Count how many lines in this material contain "frame". The answer is that number alone.
— BEGIN MATERIAL PROVIDED —
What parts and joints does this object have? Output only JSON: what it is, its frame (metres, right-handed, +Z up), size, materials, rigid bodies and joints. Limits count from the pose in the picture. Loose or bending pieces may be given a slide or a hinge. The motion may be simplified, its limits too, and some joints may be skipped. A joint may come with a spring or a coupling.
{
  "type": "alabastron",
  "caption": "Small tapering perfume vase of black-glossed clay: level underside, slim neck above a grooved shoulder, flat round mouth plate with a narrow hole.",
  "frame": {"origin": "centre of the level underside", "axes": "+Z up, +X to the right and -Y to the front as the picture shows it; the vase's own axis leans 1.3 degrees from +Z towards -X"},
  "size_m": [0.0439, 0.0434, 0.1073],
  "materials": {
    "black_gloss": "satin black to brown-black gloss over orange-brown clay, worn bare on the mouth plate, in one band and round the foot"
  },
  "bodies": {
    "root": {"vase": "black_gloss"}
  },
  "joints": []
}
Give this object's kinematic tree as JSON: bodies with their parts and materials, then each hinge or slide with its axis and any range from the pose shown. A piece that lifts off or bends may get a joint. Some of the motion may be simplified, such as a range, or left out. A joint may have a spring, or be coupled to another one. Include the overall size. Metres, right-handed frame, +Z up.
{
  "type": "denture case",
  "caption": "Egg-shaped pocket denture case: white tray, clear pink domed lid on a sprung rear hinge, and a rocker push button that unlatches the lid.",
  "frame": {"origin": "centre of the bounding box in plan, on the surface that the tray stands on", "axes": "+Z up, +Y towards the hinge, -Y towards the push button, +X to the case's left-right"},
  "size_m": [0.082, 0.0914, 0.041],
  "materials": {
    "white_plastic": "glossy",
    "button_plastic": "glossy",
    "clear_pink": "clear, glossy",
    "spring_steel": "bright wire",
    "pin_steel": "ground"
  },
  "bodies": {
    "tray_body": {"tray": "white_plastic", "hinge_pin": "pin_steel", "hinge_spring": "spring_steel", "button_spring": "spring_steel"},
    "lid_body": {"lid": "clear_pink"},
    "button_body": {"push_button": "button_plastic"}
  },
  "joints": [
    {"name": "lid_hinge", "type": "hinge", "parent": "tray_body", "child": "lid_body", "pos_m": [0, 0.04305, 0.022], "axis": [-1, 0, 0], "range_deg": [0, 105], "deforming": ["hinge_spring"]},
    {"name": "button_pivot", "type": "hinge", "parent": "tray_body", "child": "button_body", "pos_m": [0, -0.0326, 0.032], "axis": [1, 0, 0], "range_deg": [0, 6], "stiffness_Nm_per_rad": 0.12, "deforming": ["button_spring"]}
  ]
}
— END MATERIAL PROVIDED —
— BEGIN MATERIAL PROVIDED —
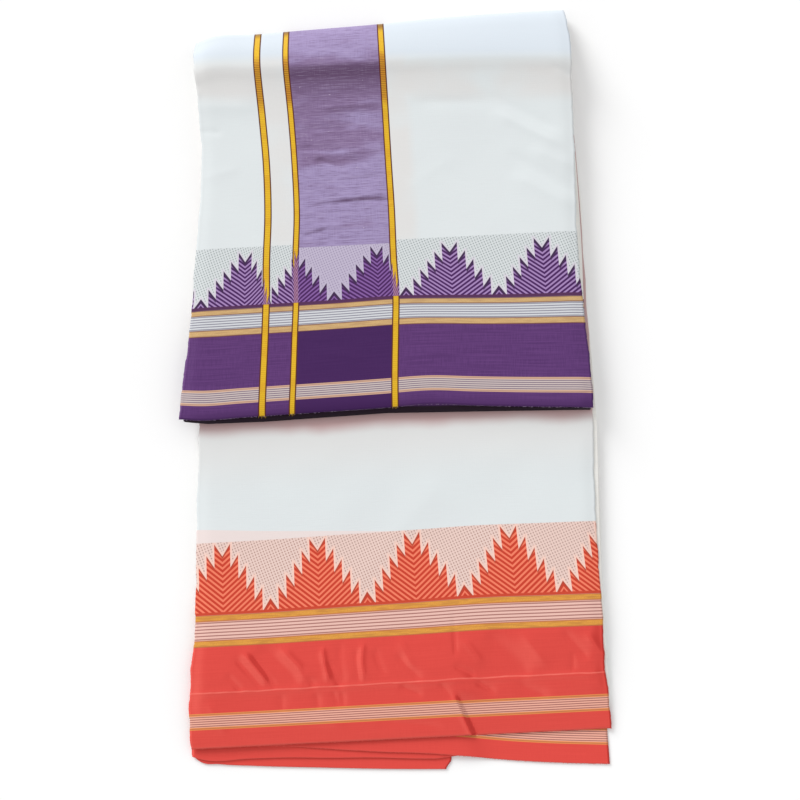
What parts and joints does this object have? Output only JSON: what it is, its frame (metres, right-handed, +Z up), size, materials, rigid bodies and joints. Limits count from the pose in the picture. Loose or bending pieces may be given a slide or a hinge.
— END MATERIAL PROVIDED —
__TASK RESULT__: 5